• [What is being asked]
An exact copy of every record is needed.

• [Records from a data source]
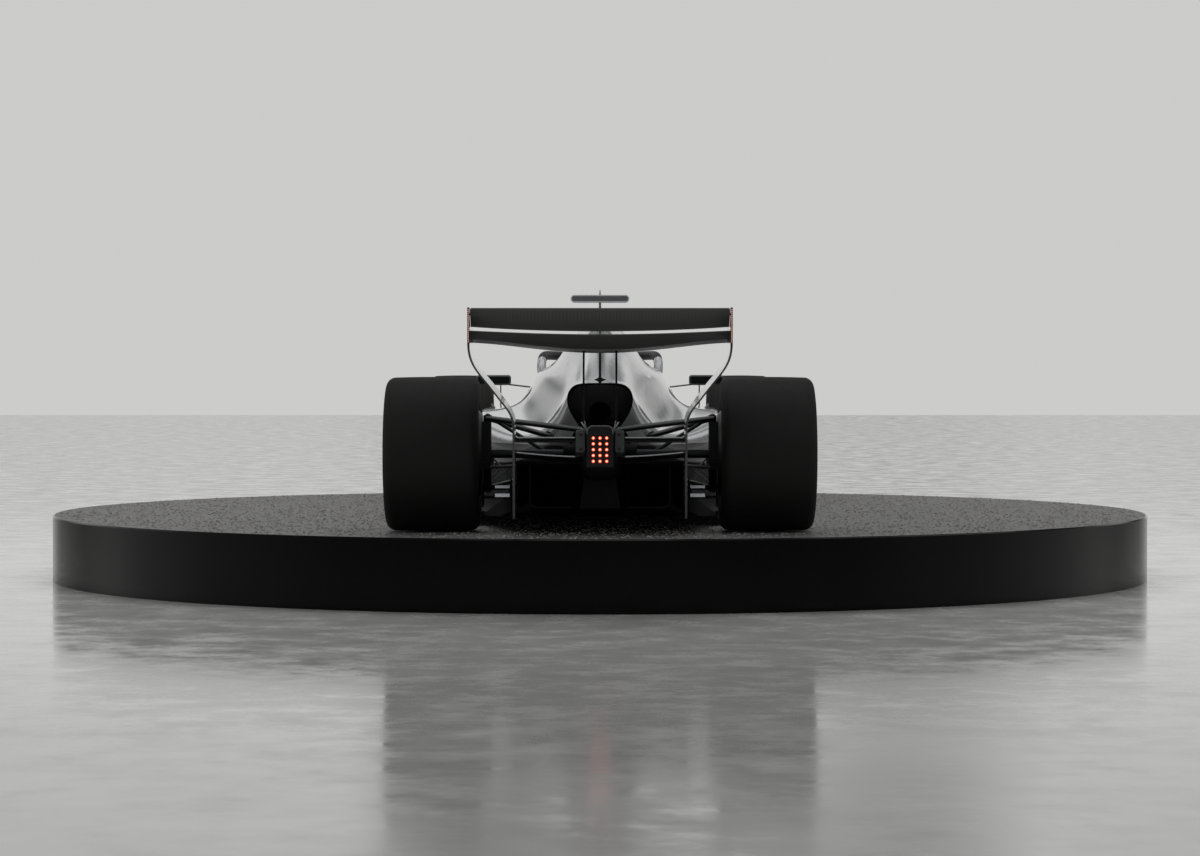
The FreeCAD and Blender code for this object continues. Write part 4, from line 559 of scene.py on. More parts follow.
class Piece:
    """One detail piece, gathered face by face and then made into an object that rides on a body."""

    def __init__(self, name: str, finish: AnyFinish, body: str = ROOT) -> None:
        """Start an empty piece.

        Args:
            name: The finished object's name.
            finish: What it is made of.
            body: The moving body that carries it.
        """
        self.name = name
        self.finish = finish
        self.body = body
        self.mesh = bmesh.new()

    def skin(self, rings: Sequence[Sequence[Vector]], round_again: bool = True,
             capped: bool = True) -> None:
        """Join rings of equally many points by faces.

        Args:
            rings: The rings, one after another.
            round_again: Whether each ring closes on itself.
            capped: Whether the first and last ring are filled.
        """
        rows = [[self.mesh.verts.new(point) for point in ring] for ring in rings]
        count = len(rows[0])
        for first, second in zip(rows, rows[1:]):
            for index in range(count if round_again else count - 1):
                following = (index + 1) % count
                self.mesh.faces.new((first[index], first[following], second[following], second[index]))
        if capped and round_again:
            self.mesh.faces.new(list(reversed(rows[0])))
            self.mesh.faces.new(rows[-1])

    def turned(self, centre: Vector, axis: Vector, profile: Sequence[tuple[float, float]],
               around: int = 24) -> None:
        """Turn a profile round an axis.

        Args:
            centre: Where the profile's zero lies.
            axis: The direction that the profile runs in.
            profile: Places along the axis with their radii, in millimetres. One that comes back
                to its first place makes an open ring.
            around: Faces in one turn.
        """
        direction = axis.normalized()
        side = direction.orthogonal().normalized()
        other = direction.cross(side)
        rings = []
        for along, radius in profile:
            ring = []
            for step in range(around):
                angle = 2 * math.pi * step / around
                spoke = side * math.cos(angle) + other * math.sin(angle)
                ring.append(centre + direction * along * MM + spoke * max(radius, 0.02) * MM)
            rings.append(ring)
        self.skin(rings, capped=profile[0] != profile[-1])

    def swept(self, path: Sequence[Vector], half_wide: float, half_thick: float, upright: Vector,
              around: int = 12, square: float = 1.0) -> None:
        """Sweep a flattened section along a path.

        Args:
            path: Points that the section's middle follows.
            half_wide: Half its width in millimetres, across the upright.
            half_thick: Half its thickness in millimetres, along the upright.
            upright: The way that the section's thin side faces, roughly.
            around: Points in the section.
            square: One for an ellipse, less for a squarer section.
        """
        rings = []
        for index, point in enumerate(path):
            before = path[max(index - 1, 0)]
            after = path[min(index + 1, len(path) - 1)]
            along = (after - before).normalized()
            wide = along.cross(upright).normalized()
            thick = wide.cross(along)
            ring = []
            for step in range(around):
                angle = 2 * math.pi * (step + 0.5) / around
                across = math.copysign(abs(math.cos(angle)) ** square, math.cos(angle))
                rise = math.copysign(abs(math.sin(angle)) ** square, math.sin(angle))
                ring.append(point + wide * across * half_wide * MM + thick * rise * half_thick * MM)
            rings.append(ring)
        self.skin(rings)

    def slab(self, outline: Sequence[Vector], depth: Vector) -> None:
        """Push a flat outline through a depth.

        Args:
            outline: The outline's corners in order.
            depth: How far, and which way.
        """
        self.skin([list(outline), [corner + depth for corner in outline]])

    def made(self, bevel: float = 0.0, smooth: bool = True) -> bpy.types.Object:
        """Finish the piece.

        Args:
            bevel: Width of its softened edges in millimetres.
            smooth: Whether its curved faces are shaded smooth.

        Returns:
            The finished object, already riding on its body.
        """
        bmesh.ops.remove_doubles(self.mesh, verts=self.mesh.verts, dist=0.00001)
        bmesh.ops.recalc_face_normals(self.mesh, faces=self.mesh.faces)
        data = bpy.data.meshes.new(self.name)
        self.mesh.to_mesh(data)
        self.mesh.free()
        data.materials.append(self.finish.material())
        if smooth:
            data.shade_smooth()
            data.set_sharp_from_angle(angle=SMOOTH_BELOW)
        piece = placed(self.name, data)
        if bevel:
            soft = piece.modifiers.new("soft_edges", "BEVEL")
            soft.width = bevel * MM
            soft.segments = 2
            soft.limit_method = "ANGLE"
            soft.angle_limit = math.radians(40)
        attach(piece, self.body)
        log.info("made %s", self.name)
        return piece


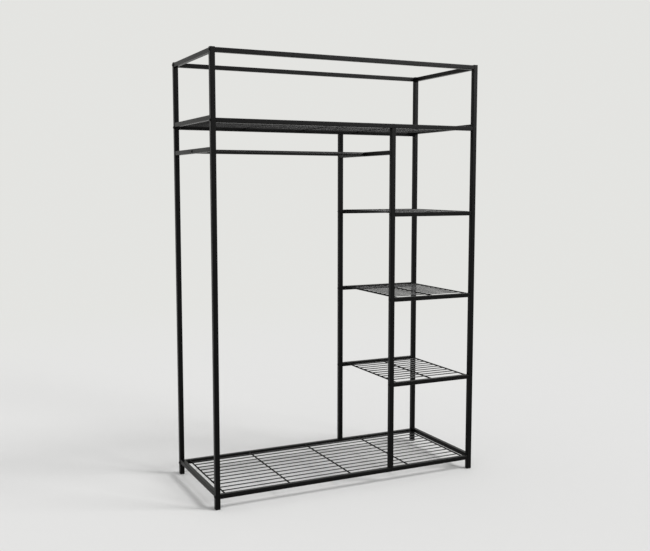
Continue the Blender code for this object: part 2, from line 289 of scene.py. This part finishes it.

• [Result of the exercise]
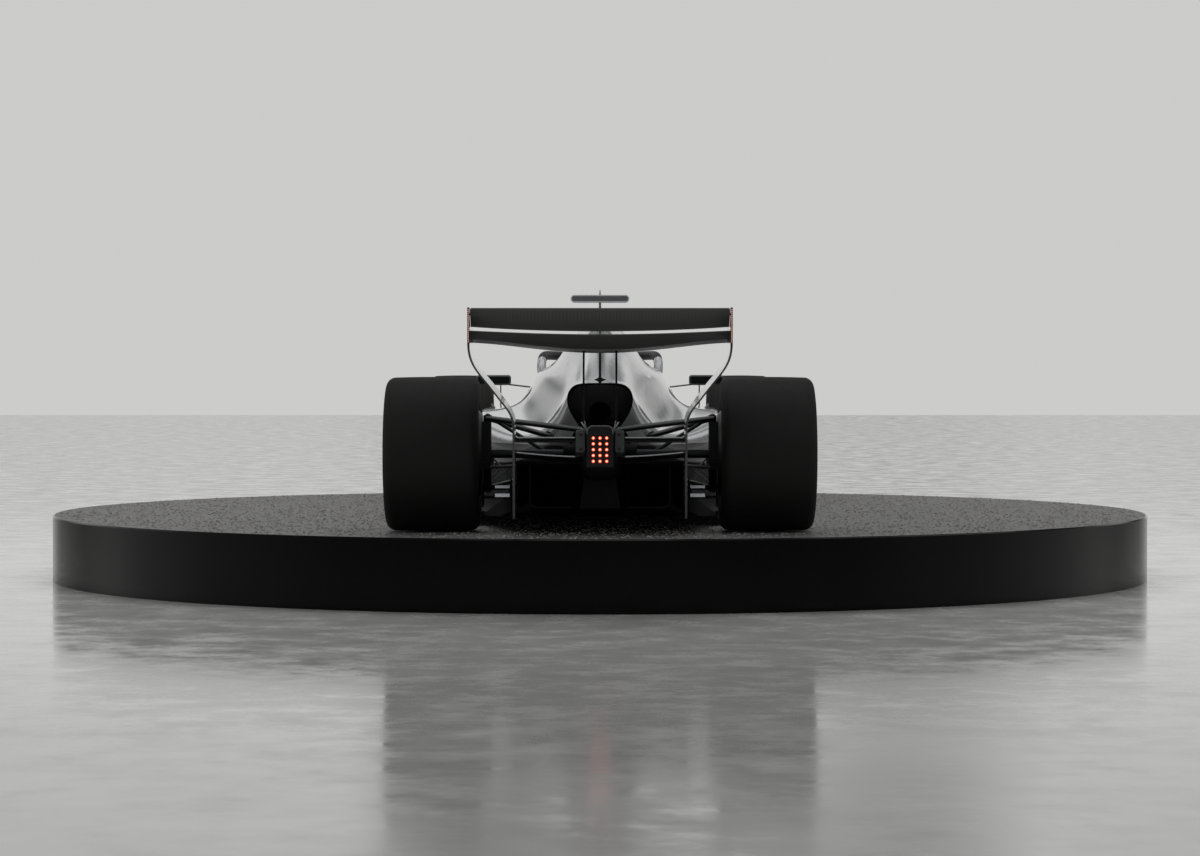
The FreeCAD and Blender code for this object continues. Write part 4, from line 559 of scene.py on. More parts follow.
class Piece:
    """One detail piece, gathered face by face and then made into an object that rides on a body."""

    def __init__(self, name: str, finish: AnyFinish, body: str = ROOT) -> None:
        """Start an empty piece.

        Args:
            name: The finished object's name.
            finish: What it is made of.
            body: The moving body that carries it.
        """
        self.name = name
        self.finish = finish
        self.body = body
        self.mesh = bmesh.new()

    def skin(self, rings: Sequence[Sequence[Vector]], round_again: bool = True,
             capped: bool = True) -> None:
        """Join rings of equally many points by faces.

        Args:
            rings: The rings, one after another.
            round_again: Whether each ring closes on itself.
            capped: Whether the first and last ring are filled.
        """
        rows = [[self.mesh.verts.new(point) for point in ring] for ring in rings]
        count = len(rows[0])
        for first, second in zip(rows, rows[1:]):
            for index in range(count if round_again else count - 1):
                following = (index + 1) % count
                self.mesh.faces.new((first[index], first[following], second[following], second[index]))
        if capped and round_again:
            self.mesh.faces.new(list(reversed(rows[0])))
            self.mesh.faces.new(rows[-1])

    def turned(self, centre: Vector, axis: Vector, profile: Sequence[tuple[float, float]],
               around: int = 24) -> None:
        """Turn a profile round an axis.

        Args:
            centre: Where the profile's zero lies.
            axis: The direction that the profile runs in.
            profile: Places along the axis with their radii, in millimetres. One that comes back
                to its first place makes an open ring.
            around: Faces in one turn.
        """
        direction = axis.normalized()
        side = direction.orthogonal().normalized()
        other = direction.cross(side)
        rings = []
        for along, radius in profile:
            ring = []
            for step in range(around):
                angle = 2 * math.pi * step / around
                spoke = side * math.cos(angle) + other * math.sin(angle)
                ring.append(centre + direction * along * MM + spoke * max(radius, 0.02) * MM)
            rings.append(ring)
        self.skin(rings, capped=profile[0] != profile[-1])

    def swept(self, path: Sequence[Vector], half_wide: float, half_thick: float, upright: Vector,
              around: int = 12, square: float = 1.0) -> None:
        """Sweep a flattened section along a path.

        Args:
            path: Points that the section's middle follows.
            half_wide: Half its width in millimetres, across the upright.
            half_thick: Half its thickness in millimetres, along the upright.
            upright: The way that the section's thin side faces, roughly.
            around: Points in the section.
            square: One for an ellipse, less for a squarer section.
        """
        rings = []
        for index, point in enumerate(path):
            before = path[max(index - 1, 0)]
            after = path[min(index + 1, len(path) - 1)]
            along = (after - before).normalized()
            wide = along.cross(upright).normalized()
            thick = wide.cross(along)
            ring = []
            for step in range(around):
                angle = 2 * math.pi * (step + 0.5) / around
                across = math.copysign(abs(math.cos(angle)) ** square, math.cos(angle))
                rise = math.copysign(abs(math.sin(angle)) ** square, math.sin(angle))
                ring.append(point + wide * across * half_wide * MM + thick * rise * half_thick * MM)
            rings.append(ring)
        self.skin(rings)

    def slab(self, outline: Sequence[Vector], depth: Vector) -> None:
        """Push a flat outline through a depth.

        Args:
            outline: The outline's corners in order.
            depth: How far, and which way.
        """
        self.skin([list(outline), [corner + depth for corner in outline]])

    def made(self, bevel: float = 0.0, smooth: bool = True) -> bpy.types.Object:
        """Finish the piece.

        Args:
            bevel: Width of its softened edges in millimetres.
            smooth: Whether its curved faces are shaded smooth.

        Returns:
            The finished object, already riding on its body.
        """
        bmesh.ops.remove_doubles(self.mesh, verts=self.mesh.verts, dist=0.00001)
        bmesh.ops.recalc_face_normals(self.mesh, faces=self.mesh.faces)
        data = bpy.data.meshes.new(self.name)
        self.mesh.to_mesh(data)
        self.mesh.free()
        data.materials.append(self.finish.material())
        if smooth:
            data.shade_smooth()
            data.set_sharp_from_angle(angle=SMOOTH_BELOW)
        piece = placed(self.name, data)
        if bevel:
            soft = piece.modifiers.new("soft_edges", "BEVEL")
            soft.width = bevel * MM
            soft.segments = 2
            soft.limit_method = "ANGLE"
            soft.angle_limit = math.radians(40)
        attach(piece, self.body)
        log.info("made %s", self.name)
        return piece


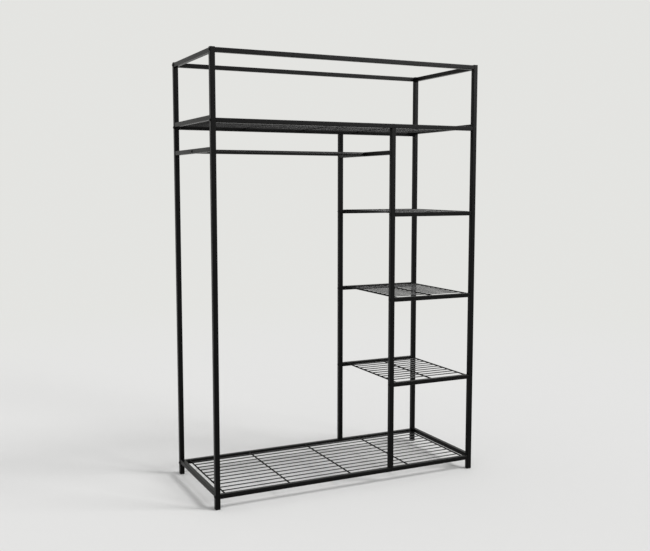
Continue the Blender code for this object: part 2, from line 289 of scene.py. This part finishes it.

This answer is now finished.